Megan Northam, interprète d’Elsa, incarne avec brio ce personnage replié sur lui-même, bloqué par les circonstances, à la recherche d’une issue au deuil de son frère. Cette issue se présente sous la forme d’une voix (Dimitri Doré) d’abord évasive, venue de nulle part. Elle résonne dans son esprit, claire et pourtant lointaine. Lorsque Elsa réussit à établir la communication avec l’entité mystérieuse, celle-ci lui affirme pouvoir lui ramener son frère sain et sauf. Pour le lui prouver, elle permet à la jeune femme de parler à Franck. Une fois certaine que son frère est en vie, un avenir se dessine. Elsa est investie d’une mission par la voix venue d’ailleurs, une mission qui va la mettre en péril et la forcer à affronter un parcours semé d’embûches.
L’entité qui s’adresse à Elsa est une forme de vie extraterrestre, capable de faire aller et venir les êtres humains d’un monde à l’autre. Pour revoir Franck, Elsa doit pactiser avec cet être, et payer le prix qui lui est imposé. Jérémy Clapin nous immerge dans cette aventure existentielle, intimiste, universelle. Il nous demande, en mobilisant un univers de science-fiction sobre et efficace, ce que nous serions prêts à faire pour rétablir ce qui s’est évanoui. Grâce à des dialogues simples et marquants, il arrive à mettre en place des rencontres qui permettent à Elsa d’avancer, toujours, malgré l’adversité. Ces rencontres sont naturelles et permettent un équilibre brillant entre humain et inhumain, entre ici et ailleurs. C’est cette collision qui nous est racontée, à la lumière de l’amour d’une sœur pour son frère qui traverse le cosmos.
Les séquences animées représentant l’imaginaire d’Elsa et son frère sont importantes : elles répondent à des plans qui la montrent en train de dessiner tout au long du film. Elsa est une artiste démotivée, mais une artiste. Elle écrit une B.D, qu’elle espère montrer à son frère à son retour, mais n’arrive pas à visualiser un monde où son frère et elle se retrouveraient.

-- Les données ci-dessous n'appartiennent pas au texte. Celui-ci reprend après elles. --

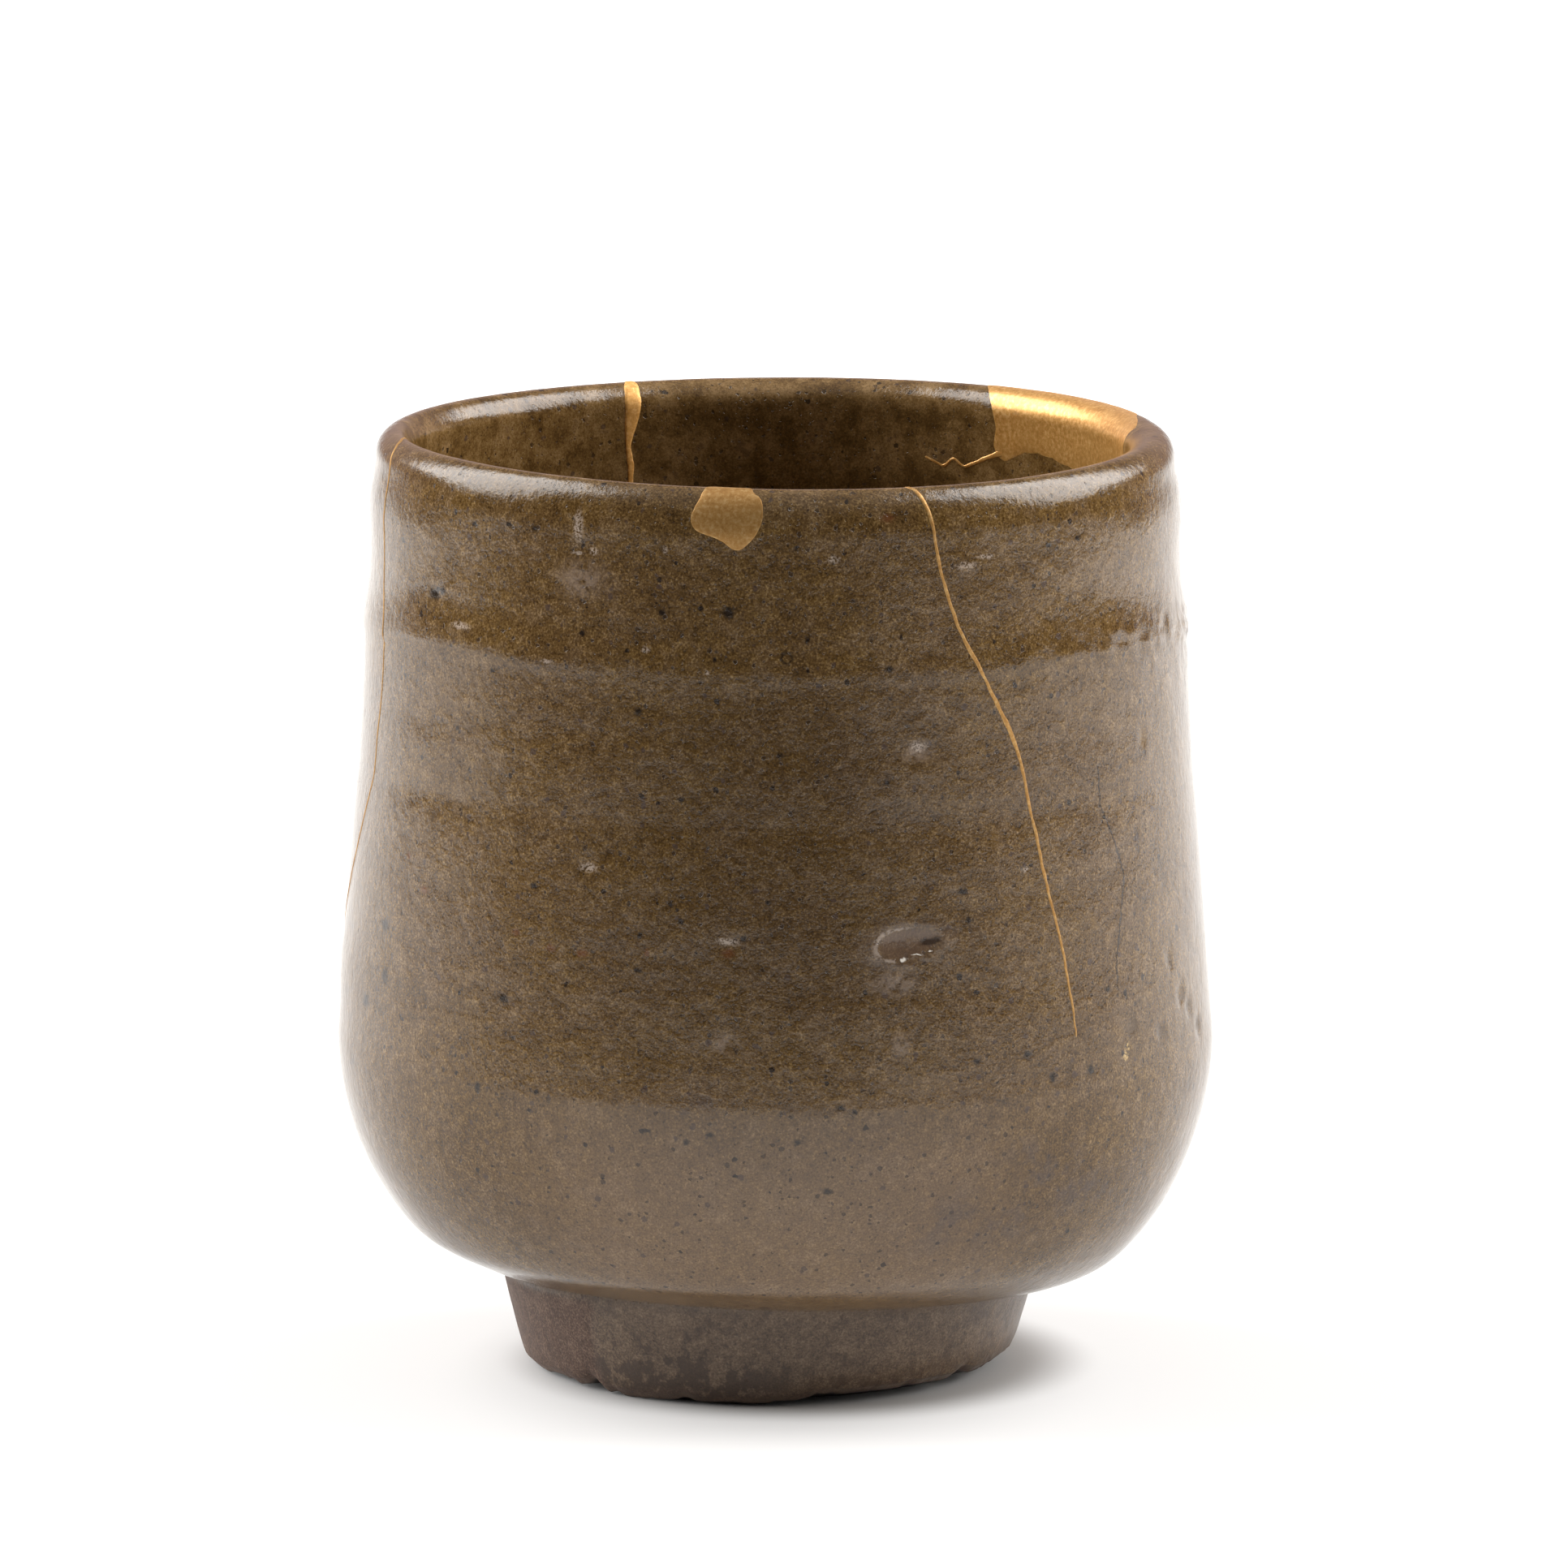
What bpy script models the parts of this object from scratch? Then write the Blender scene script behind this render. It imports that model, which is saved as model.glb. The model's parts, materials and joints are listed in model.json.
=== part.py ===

Au fur et à mesure que cette possibilité se précise, son carnet se remplit, au gré des rencontres. Les séquences d’animation survenant à des moments clés du film, impressionnantes de beauté et remplies d’émotions, permettent à Clapin de relever le défi de ce premier film en prise de vue réelle, de genre, et comportant quand même une partie animée.
Grâce à une mise en scène imaginative et élégante et à une écriture naturelle, Jérémy Clapin réussit à nous transporter dans une histoire exaltante à laquelle il est facile de s’identifier. Il arrive à nous faire part des peurs d’Elsa, de ses espoirs aussi. À travers un deuxième long-long-métrage confirmateur, il ouvre une porte sur son univers tout en élargissant notre propre perspective sur le nôtre.
Inclus dans ce DVD, un court-métrage d’animation réalisé par Jérémy Clapin en 2008 et qui témoigne déjà d’un univers esthétique à la fois vaste et maîtrisé. Skhizein raconte l’histoire d’un homme frappé par une météorite, qui se retrouve en décalage avec lui-même. Où qu’il aille, quoi qu’il fasse, il se trouve à 91cm (précisément) de son corps, et doit s’adapter à ce nouveau plan d’existence bancal et même périlleux. Grâce à une animation 3D fluide et à un style de dessin transmettant à merveille les émotions du personnage, on est plongé dans ce quotidien loufoque et émouvant à la fois, où le moindre geste est lourd de sens et de conséquences. Déjà, on distingue une nette passion pour le cosmos, qui se retrouve, comme avec Pendant ce temps sur Terre, inévitablement lié à l’être humain, dans un équilibre fragile mais décidément captivant.